### Source material:
-- Start --

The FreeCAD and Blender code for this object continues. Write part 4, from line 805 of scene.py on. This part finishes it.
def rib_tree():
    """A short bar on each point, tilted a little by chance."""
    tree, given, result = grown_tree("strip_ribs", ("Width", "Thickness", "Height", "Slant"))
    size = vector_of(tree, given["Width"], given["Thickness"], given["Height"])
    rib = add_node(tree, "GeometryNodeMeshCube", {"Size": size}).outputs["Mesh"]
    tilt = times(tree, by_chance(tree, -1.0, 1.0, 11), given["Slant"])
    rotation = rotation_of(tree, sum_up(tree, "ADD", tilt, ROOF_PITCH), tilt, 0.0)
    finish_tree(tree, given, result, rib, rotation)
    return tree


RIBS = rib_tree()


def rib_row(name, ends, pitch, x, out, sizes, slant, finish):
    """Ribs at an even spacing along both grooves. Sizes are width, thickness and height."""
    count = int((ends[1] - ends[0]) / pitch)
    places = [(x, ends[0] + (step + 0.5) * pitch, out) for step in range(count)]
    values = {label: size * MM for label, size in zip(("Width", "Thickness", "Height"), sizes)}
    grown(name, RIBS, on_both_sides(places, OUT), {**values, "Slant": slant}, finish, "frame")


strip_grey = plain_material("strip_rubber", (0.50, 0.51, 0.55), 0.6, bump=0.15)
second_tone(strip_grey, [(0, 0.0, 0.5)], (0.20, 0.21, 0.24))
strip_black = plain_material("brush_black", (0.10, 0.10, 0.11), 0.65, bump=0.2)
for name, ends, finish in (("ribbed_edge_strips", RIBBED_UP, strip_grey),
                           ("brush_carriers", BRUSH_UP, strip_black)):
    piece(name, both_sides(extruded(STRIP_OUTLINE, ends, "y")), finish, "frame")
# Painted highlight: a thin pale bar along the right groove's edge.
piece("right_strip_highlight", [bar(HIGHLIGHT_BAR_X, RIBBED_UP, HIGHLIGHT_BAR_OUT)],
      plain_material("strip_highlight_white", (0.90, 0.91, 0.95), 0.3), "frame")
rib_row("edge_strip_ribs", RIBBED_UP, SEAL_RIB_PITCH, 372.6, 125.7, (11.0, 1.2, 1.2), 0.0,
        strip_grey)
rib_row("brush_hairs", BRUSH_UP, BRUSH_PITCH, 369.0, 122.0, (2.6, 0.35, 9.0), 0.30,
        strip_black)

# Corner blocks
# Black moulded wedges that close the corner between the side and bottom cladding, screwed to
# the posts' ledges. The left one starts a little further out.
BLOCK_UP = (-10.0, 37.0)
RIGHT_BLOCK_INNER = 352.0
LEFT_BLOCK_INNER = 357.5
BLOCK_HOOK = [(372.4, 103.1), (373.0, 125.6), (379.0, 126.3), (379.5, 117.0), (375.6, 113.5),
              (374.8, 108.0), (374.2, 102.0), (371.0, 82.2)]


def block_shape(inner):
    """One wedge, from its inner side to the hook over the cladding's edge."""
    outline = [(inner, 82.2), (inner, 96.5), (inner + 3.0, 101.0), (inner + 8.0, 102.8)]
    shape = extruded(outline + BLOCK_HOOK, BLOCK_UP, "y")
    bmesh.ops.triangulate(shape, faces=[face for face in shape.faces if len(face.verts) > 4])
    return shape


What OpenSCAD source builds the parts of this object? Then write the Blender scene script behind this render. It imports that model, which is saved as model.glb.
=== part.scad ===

-- End --
-- Start --

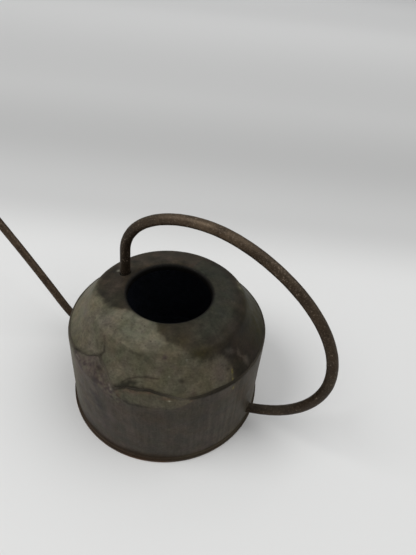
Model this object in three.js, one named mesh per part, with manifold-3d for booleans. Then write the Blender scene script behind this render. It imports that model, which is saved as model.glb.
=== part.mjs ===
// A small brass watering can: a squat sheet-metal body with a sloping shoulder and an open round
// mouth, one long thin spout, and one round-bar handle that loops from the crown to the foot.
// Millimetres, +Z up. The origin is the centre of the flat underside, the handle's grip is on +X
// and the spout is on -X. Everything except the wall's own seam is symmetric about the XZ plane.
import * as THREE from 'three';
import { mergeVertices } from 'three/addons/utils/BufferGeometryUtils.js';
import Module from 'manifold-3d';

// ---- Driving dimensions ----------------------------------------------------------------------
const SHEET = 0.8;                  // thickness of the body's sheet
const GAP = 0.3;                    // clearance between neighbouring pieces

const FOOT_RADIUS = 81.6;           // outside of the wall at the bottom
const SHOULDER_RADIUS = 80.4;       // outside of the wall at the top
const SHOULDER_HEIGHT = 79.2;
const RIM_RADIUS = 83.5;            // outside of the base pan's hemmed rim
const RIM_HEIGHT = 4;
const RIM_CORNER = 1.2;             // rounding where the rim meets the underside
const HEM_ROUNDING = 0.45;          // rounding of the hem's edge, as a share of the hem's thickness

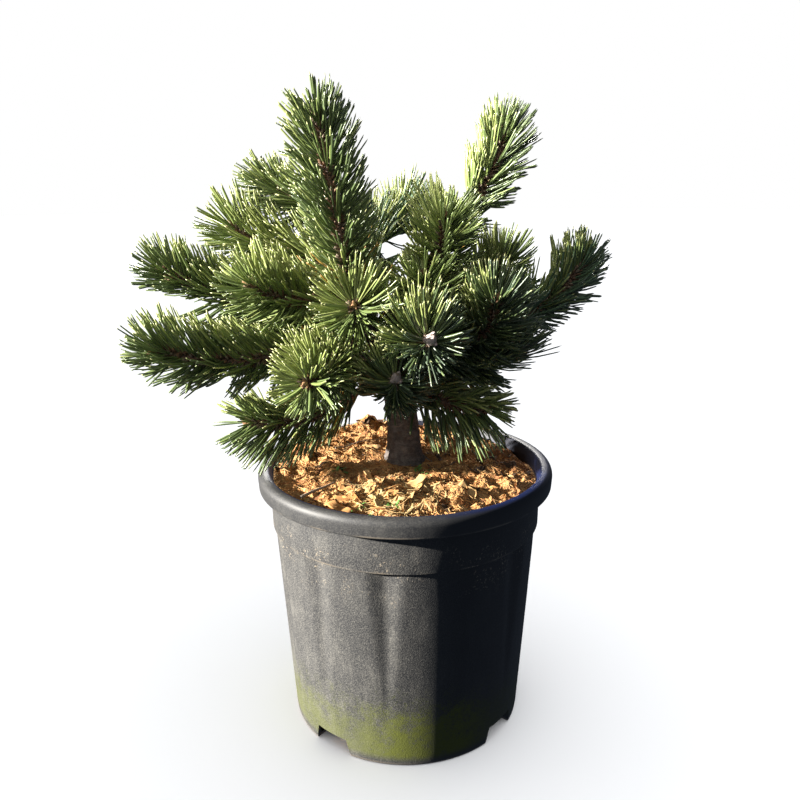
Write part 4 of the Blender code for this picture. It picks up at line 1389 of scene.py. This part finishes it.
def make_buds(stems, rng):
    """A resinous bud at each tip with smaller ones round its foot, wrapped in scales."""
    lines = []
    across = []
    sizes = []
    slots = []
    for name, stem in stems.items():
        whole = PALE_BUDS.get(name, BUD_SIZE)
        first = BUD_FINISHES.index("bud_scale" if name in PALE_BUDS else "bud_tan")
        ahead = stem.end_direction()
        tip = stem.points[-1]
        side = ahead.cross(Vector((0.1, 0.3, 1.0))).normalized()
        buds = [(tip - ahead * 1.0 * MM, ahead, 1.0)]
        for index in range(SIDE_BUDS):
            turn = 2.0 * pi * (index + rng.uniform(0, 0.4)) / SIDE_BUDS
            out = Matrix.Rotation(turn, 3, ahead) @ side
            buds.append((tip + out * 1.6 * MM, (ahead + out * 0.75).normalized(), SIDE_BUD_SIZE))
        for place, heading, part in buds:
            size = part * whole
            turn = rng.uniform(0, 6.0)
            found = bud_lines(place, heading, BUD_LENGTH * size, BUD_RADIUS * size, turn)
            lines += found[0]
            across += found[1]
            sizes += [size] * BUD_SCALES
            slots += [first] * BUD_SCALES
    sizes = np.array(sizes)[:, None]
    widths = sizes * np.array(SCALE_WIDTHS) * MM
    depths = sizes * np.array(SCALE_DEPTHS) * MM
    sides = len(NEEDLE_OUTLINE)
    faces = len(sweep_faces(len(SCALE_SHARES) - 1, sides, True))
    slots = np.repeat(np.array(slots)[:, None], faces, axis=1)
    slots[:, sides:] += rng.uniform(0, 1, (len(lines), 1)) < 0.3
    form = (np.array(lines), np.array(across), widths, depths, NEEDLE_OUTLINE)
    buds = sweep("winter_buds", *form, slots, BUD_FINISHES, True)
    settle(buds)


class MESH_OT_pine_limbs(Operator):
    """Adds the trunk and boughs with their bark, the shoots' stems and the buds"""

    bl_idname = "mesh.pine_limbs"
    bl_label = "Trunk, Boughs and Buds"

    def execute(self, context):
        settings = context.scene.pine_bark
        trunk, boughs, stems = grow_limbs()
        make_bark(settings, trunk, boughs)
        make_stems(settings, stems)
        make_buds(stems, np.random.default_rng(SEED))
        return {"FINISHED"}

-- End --
-- Start --

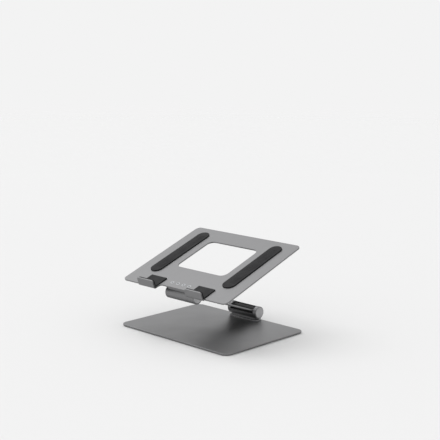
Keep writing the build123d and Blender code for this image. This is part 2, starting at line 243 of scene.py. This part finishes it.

-- End --

### Given request:
Only the lines from the line with "The FreeCAD and" to the line with "RIBS = rib_tree()", inclusive, are to be printed, exactly as they appear.

### Task response:
The FreeCAD and Blender code for this object continues. Write part 4, from line 805 of scene.py on. This part finishes it.
def rib_tree():
    """A short bar on each point, tilted a little by chance."""
    tree, given, result = grown_tree("strip_ribs", ("Width", "Thickness", "Height", "Slant"))
    size = vector_of(tree, given["Width"], given["Thickness"], given["Height"])
    rib = add_node(tree, "GeometryNodeMeshCube", {"Size": size}).outputs["Mesh"]
    tilt = times(tree, by_chance(tree, -1.0, 1.0, 11), given["Slant"])
    rotation = rotation_of(tree, sum_up(tree, "ADD", tilt, ROOF_PITCH), tilt, 0.0)
    finish_tree(tree, given, result, rib, rotation)
    return tree


RIBS = rib_tree()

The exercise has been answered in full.